Пэки нахмурился. Ему показалось, что приятель его упускает главное.
— Естественно, такой праздник, — гнул он свое, — отличает теплое старомодное веселье. Если, предположим, человек хочет познать душу Франции…
— О, несомненно, он ее познавает!
— Рассчитывай на меня, — заверил Пэки. — И еще одно. Если ты воображаешь, что меня удастся запихать в маскарадный костюм, то сильно ошибаешься.
— А можно простое нечто, Пьеро, к примерам.
— Ну, нет!
— Пьеро — это ничего особенного…
— Нет и нет!
— А вот я приду в костюме… как уж там называть… маленький такой, зеленый зверушек… бегает еще, мелькает, на солнышке лежит долго…
Пэки удивился.
— Неужели ты хочешь, — проверил он, — нарядиться ящерицей?
— Ящерица! Вот точно! Да, я нарядиться ящерица.
— Надеюсь, на тебя кто-нибудь наступит.
— На этот праздник все наступают на всех. Это часть развлеканий. Итак, мы встречаемся в восемь ноль-ноль в отеле «Дез Этранжэ»? Это большой такой, шикарный дом. Ты увидишь. Рядом с казино. Я нахожусь в баре.
— А уж это и без слов ясно! — заметил Пэки.
Вечером, без десяти восемь, Суп Слаттери вошел в коктейль-бар отеля «Дез Этранжэ», поставил ногу на приступку стойки, тяжело отдуваясь, и заказал сухой мартини. Пыхтел он словно олень, преследуемый сворой гончих.
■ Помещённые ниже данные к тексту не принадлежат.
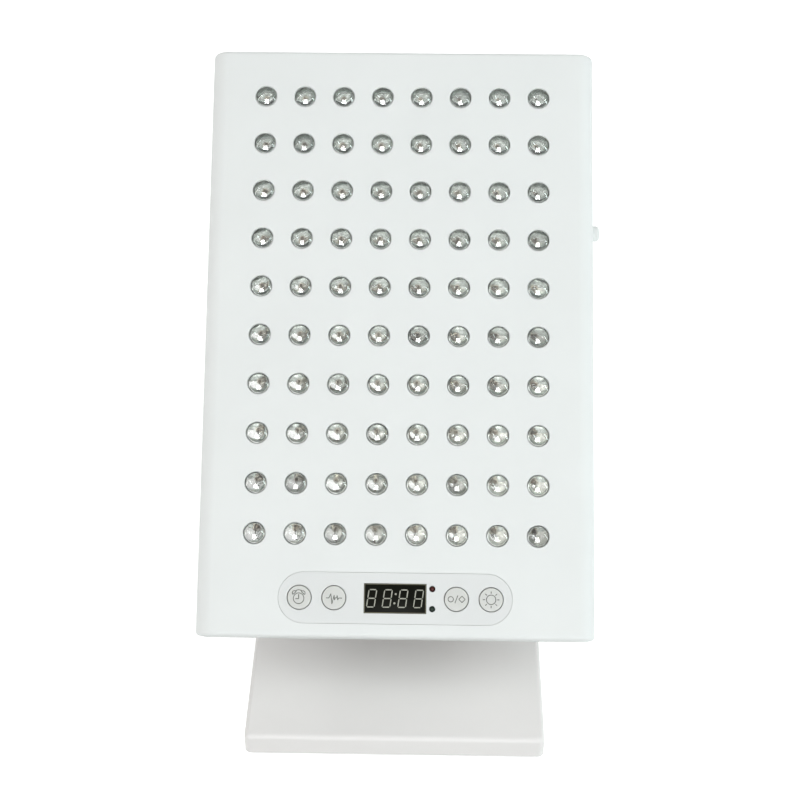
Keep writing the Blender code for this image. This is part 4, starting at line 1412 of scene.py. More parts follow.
    def chip_and_wire(self, name: str) -> bpy.types.Object:
        """The emitter's chip with its raised contact, and the wire that runs down from it.

        Args:
            name: the object's name.

        Returns:
            The chip and the wire, joined.
        """
        x, z = self.pad_at
        base = self.well_floor - 2 * self.lead_thickness
        top = base - self.chip_height
        half = self.chip / 2
        chip = block(name, (x - half, top, z - half), (x + half, base, z + half))
        with editing(chip, "FACE"):
            select_faces(chip, lambda middle, normal: normal.y < -0.5)
            bpy.ops.mesh.inset(thickness=self.chip / 5)
            raised = (0, -self.contact_height, 0)
            bpy.ops.mesh.extrude_region_move(TRANSFORM_OT_translate={"value": raised})
        crest = self.well_floor - 8 * self.lead_thickness
        route = [(x, top, z), (x + self.wire_crest[0], crest, z + self.wire_crest[1])]
        route += [(x, base, self.wire_foot)]
        return unite([chip, lines("bond_wire", [route], self.wire_radius, 0)])


def lines(
    name: str, routes: Sequence[Sequence[Point3]], radius: float, rounding: int
) -> bpy.types.Object:
    """Thin round lines as one mesh.

    Args:
        name: the object's name.
        routes: the points that each line runs through.
        radius: the lines' radius.
        rounding: how finely they are rounded.

    Returns:
        The lines.
    """
    curve = bpy.data.curves.new(name, "CURVE")
    curve.dimensions = "3D"
    curve.bevel_depth = radius
    curve.bevel_resolution = rounding
    curve.use_fill_caps = True
    for route in routes:
        spline = curve.splines.new("POLY")
        spline.points.add(len(route) - 1)
        for point, at in zip(spline.points, route):
            point.co = (*at, 1)
    obj = bpy.data.objects.new(name, curve)
    bpy.context.scene.collection.objects.link(obj)
    pick(obj)
    bpy.ops.object.convert(target="MESH")
    return bpy.context.active_object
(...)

В Слаттери Праздник Святого Рока нашел неблагодарного зрителя. Духом он не был настроен на праздники и предпочел бы не замечать его. Но если вы оказываетесь в Сен Роке пятнадцатого июля, то праздник накидывается на вас беспощадно.
Веселье под окном у Супа началось в 7 утра, что само по себе способно породить предвзятость, потому что в свободное от профессиональных занятий время он любил здоровый сон и наслаждаться им желал не меньше восьми часов. Затем праздник проник к нему в облике официанта, принесшего кофе. Явился тот в национальном крестьянском костюме, мурлыча вполголоса старинную бретонскую песенку. Весь день преследовал Супа праздник на запруженных народом, распевающих улицах, и теперь загнал в единственно оставшееся разумным местечко — в коктейль-бар отеля «Дэз Этранжэ».
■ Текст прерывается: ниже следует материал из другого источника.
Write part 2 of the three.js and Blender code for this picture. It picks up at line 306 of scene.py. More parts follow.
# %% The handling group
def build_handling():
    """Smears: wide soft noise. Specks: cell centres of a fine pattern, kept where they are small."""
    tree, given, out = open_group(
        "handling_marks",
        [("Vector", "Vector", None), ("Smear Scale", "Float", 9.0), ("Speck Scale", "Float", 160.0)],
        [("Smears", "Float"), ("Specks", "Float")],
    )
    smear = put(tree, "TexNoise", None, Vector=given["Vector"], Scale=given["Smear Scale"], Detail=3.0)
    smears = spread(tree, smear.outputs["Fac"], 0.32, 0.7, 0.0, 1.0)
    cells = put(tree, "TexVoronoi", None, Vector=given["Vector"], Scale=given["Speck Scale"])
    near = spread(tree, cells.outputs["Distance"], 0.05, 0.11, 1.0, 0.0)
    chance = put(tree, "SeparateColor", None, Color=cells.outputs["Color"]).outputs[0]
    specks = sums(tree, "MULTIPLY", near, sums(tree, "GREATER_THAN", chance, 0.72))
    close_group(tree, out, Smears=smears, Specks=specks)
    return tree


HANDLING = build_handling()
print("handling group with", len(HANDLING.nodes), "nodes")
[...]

К маскарадным костюмам Суп разделял суровую неприязнь Пэки Франклина. Мужчин, которые облачались в них, он считал слюнтяями, а что касается прекрасного пола, то, по его мнению, женщины лишаются всех притязаний на почтительную преданность, если напяливают широченные клетчатые брюки и расхаживают, посвистывая в свисток. А когда высокопоставленные дамы, которые должны бы подавать пример, накидываются на совершенных незнакомцев с длинными изогнутыми штуковинами, из которых, если в них подуть, вырываются змеи, это уж переходит всякие границы.
Огорчительный случай подобного рода и вынудил его в конце концов поспешить в убежище. Мысли его плыли, словно пух чертополоха, к Шато «Блиссак», к бриллиантам внутри дома, когда эта мерзостная штуковина стукнула его прямо по носу, окончательно выводя из строя нервную систему.
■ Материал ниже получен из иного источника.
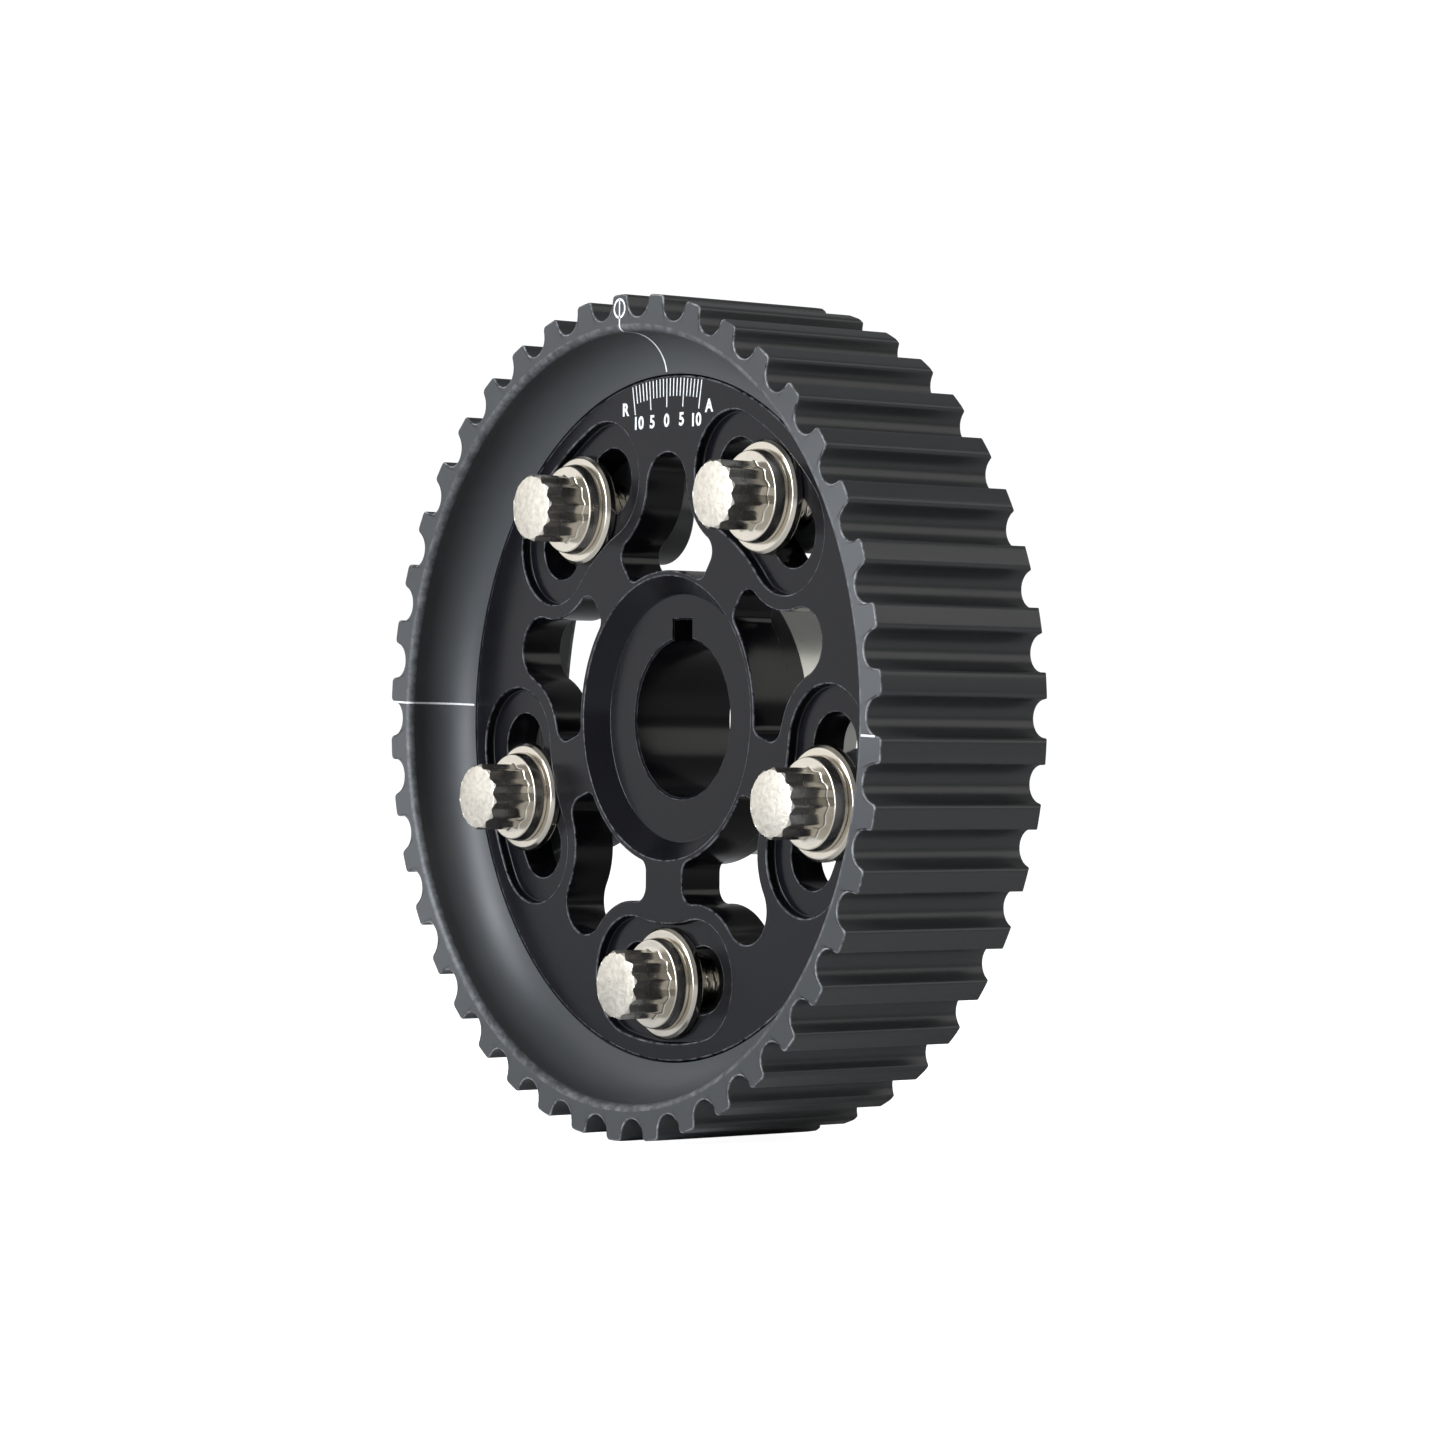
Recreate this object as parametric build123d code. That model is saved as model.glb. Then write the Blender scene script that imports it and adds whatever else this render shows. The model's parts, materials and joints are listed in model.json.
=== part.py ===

С горькими ощущениями человека, несправедливо преследуемого судьбой, Слаттери обнаружил, что даже в спокойной, почти церковной, атмосфере бара он не совсем защищен. Всего в каких-то трех шагах от него облокотился о стойку молодой человек в наряде настолько странном и экзотическом, что его, Супа, будто по голове ударили.
Модельеру виконта де Блиссака костюм ящерицы виделся в импрессионистическом стиле, но конечный продукт больше напоминал попугая. Виконта — он небрежно беседовал с барменом — с ног до головы покрывала ярко-зеленая чешуя, а его красивый нос прятался под длинным алым клювом. На Супа, отпрянувшего, точно лошадь, и яростно моргавшего, навалилось страстное желание раскусить тайну костюма. Когда он бросал взгляд на виконта, ему становилось худо, но к тошноте примешивалось и неуемное любопытство. Ему не заснуть, чувствовал он, если он не выяснит, в кого же, черт дери, наряжен его сосед. И, покончив с мартини, бочком переместившись вдоль стойки, он похлопал того по плечу, восклицая при этом:
— Э-эй!
Виконт оглянулся. Все его поведение свидетельствовало о том, что он чрезвычайно благодушен.